The Federal Budget: three highlights and lowlights for climate

27.10.22 By
This article is more than one year old

The Federal Government’s 2023 budget is the first in a decade to take climate seriously as both an opportunity and a threat for the Australian community. The new government has lifted investment in climate action from virtually nothing in the May 2022 Budget to $24.9 billion in this update. 

This budget makes clear the very real costs of climate change, highlighting confronting figures like a potential 7% drop in Gross Domestic Product over the remainder of this century due to temperature rises if we fail to act.

The Climate Council welcomes promised funding for renewable energy infrastructure, green skills and electric vehicles, in line with the government’s pre-election campaign. These initiatives will help to ramp up the urgent transformation of our energy and transport systems and create more clean jobs across Australia. These decisions finally put Australia on the path to start seizing the opportunities that come from transitioning to a zero-emissions economy. 

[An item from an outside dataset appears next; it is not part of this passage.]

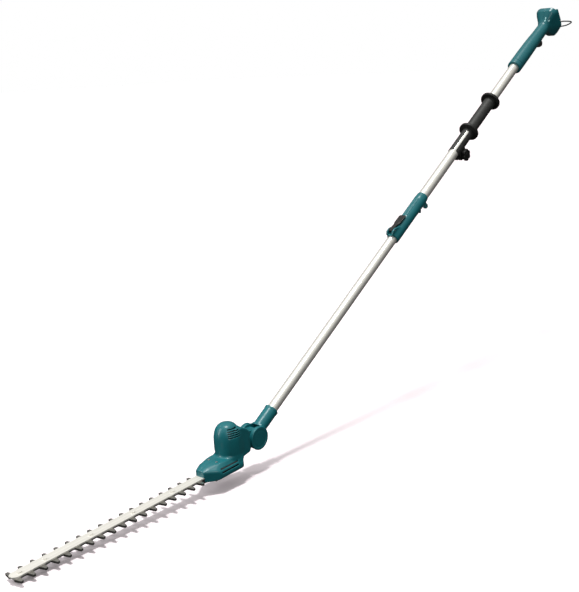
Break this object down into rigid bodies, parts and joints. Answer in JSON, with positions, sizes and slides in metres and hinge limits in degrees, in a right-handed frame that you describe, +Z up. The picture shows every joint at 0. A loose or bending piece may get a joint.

It’s a step in the right direction but there’s still a marathon ahead. Australia must ramp up its renewables transition to ease the pain of rapidly rising bills and stop new fossil fuel projects if we are to rapidly cut our emissions this decade. 

Electrical towers

Here is the Climate Council’s top three highlights and lowlights from climate spending in this budget:


Highlights

1. Increased investment in renewables 

To transform the energy system, we need to build the infrastructure capable of transporting much higher volumes of renewable electricity across the system, increase energy storage and upskill tens of thousands of workers for a zero-emissions economy.

2. More support for the Pacific

The Australian Government is working to reaffirm its place as the security partner of choice for the Pacific, and so far, the Pacific has welcomed Australia’s new climate targets. Now Australia will use $900 million to demonstrate its commitment and rebuild its international development program, enhancing regional security and cooperation.

3. Further investment in the Climate Change Authority

The Climate Change Authority was established as an independent statutory body in 2011 to provide expert advice to the Australian Government on climate change policy. Under the previous government it lost credibility as its resources were slashed and the Board was stacked with big business appointees lacking genuine climate science expertise. $42 million will see the continued restoration of the Climate Change Authority and its ability to provide credible science-backed advice to the Federal Government.

“From a climate perspective, this Budget is a refreshing change from what we have had to endure for many years now. Climate change was mentioned 220 times – it’s not front and centre – but it’s a vast improvement on recent years.” – Climate Councillor and leading economist Nicki Hutley. 

wind turbine technician

Lowlights

1. $1.9 billion for the polluting Middle Arm project

The precinct will be a petrochemicals and gas Carbon Capture and Storage (CCS) hub, and will be used to process fracked gas from potential future fields in the Beetaloo Basin for export. Carbon Capture and Storage is used as a licence to ramp up emissions. In Australia, the coal and gas industry is pushing for CCS so it has a licence to keep its polluting projects going, not because it wants to cut emissions.

2. $65 million for polluting gas

Australia needs to be working to decarbonise our energy systems as quickly as possible. Last year Australia exported 4,314 petajoules of gas – just under four times the amount actually consumed within Australia. There is not a shortage of gas supply in Australia, and demand will decline further over time as we transition to renewable energy.

3. Ongoing fossil fuel subsidies

The Federal Government’s first budget is a missed opportunity to start phasing out subsidies which sustain and underpin fossil fuel use, like the Fuel Tax Credit. Australia needs to electrify transport as soon as possible, but subsidies for petrol and diesel skew the incentives for pursuing clean alternatives. Here is our analysis about what the $11.6 billion Australia spent last financial year on subsidising fossil fuels could buy us in renewables initiatives instead – like free solar on every public housing building in the country, or replacing Sydney, Melbourne and Brisbane’s entire bus fleets with electric buses!  

Extreme weather events are becoming more common because of climate change, as Australia’s East Coast is experiencing right now. The Government’s new investments in disaster preparedness are important for protecting the lives and livelihoods of Australians in the short term. But the only way we can truly address this risk is to rapidly drive down emissions this decade.       

Australia is a major polluter, as one of the world’s largest exporters of fossil fuels. Emissions from Australian coal and gas burned in other countries are more than double our domestic emissions, plus Australia still has dozens of new coal and gas projects in the pipeline.  We have a responsibility to rapidly phase down fossil fuels and ramp up the export of clean energy instead. 

Continuing to subsidise fossil fuels – including by failing to phase down fuel tax credits and directly investing in projects like the Middle Arm Industrial Precinct – means Australia will continue to play an outsized role in fuelling the climate crisis globally.